Instructions for the task:
Write the material out again exactly.

Available data:
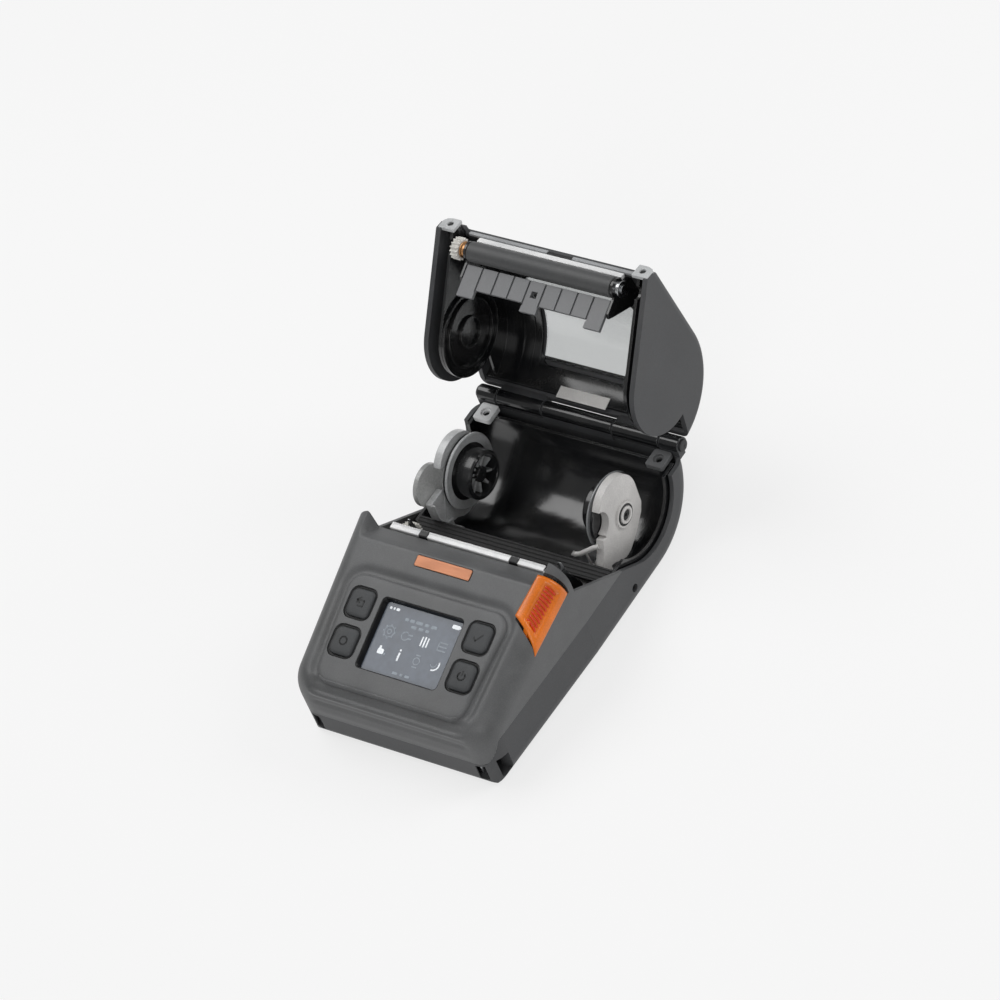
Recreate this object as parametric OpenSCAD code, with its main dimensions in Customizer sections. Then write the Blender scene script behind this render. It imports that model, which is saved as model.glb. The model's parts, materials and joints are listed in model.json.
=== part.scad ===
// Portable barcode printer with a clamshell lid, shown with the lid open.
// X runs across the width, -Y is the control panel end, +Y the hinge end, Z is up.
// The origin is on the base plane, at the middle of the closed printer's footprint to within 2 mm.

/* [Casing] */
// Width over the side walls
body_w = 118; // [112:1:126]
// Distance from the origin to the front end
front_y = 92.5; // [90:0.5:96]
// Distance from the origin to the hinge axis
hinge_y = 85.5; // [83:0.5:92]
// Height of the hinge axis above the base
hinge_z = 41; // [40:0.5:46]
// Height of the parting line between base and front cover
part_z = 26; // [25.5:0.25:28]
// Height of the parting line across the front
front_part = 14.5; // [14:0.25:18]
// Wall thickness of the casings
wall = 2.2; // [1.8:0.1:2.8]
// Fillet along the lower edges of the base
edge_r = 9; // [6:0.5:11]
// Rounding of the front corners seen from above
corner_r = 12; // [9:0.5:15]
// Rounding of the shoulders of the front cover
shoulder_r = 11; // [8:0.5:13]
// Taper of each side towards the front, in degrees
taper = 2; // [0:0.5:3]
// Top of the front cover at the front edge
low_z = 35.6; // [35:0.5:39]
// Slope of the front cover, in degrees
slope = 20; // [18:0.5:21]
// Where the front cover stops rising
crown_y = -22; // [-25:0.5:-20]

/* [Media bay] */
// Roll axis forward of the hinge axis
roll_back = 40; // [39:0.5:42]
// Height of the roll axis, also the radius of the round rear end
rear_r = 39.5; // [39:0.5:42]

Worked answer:
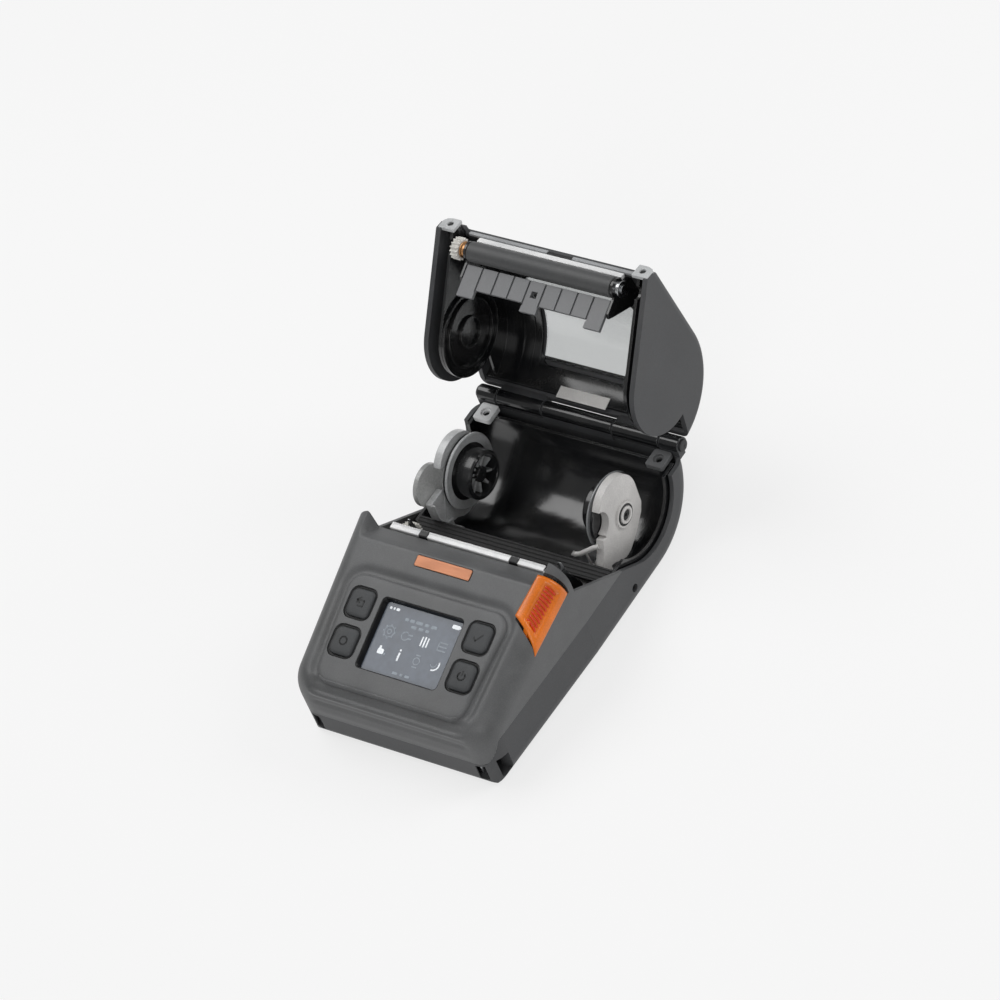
Recreate this object as parametric OpenSCAD code, with its main dimensions in Customizer sections. Then write the Blender scene script behind this render. It imports that model, which is saved as model.glb. The model's parts, materials and joints are listed in model.json.
=== part.scad ===
// Portable barcode printer with a clamshell lid, shown with the lid open.
// X runs across the width, -Y is the control panel end, +Y the hinge end, Z is up.
// The origin is on the base plane, at the middle of the closed printer's footprint to within 2 mm.

/* [Casing] */
// Width over the side walls
body_w = 118; // [112:1:126]
// Distance from the origin to the front end
front_y = 92.5; // [90:0.5:96]
// Distance from the origin to the hinge axis
hinge_y = 85.5; // [83:0.5:92]
// Height of the hinge axis above the base
hinge_z = 41; // [40:0.5:46]
// Height of the parting line between base and front cover
part_z = 26; // [25.5:0.25:28]
// Height of the parting line across the front
front_part = 14.5; // [14:0.25:18]
// Wall thickness of the casings
wall = 2.2; // [1.8:0.1:2.8]
// Fillet along the lower edges of the base
edge_r = 9; // [6:0.5:11]
// Rounding of the front corners seen from above
corner_r = 12; // [9:0.5:15]
// Rounding of the shoulders of the front cover
shoulder_r = 11; // [8:0.5:13]
// Taper of each side towards the front, in degrees
taper = 2; // [0:0.5:3]
// Top of the front cover at the front edge
low_z = 35.6; // [35:0.5:39]
// Slope of the front cover, in degrees
slope = 20; // [18:0.5:21]
// Where the front cover stops rising
crown_y = -22; // [-25:0.5:-20]

/* [Media bay] */
// Roll axis forward of the hinge axis
roll_back = 40; // [39:0.5:42]
// Height of the roll axis, also the radius of the round rear end
rear_r = 39.5; // [39:0.5:42]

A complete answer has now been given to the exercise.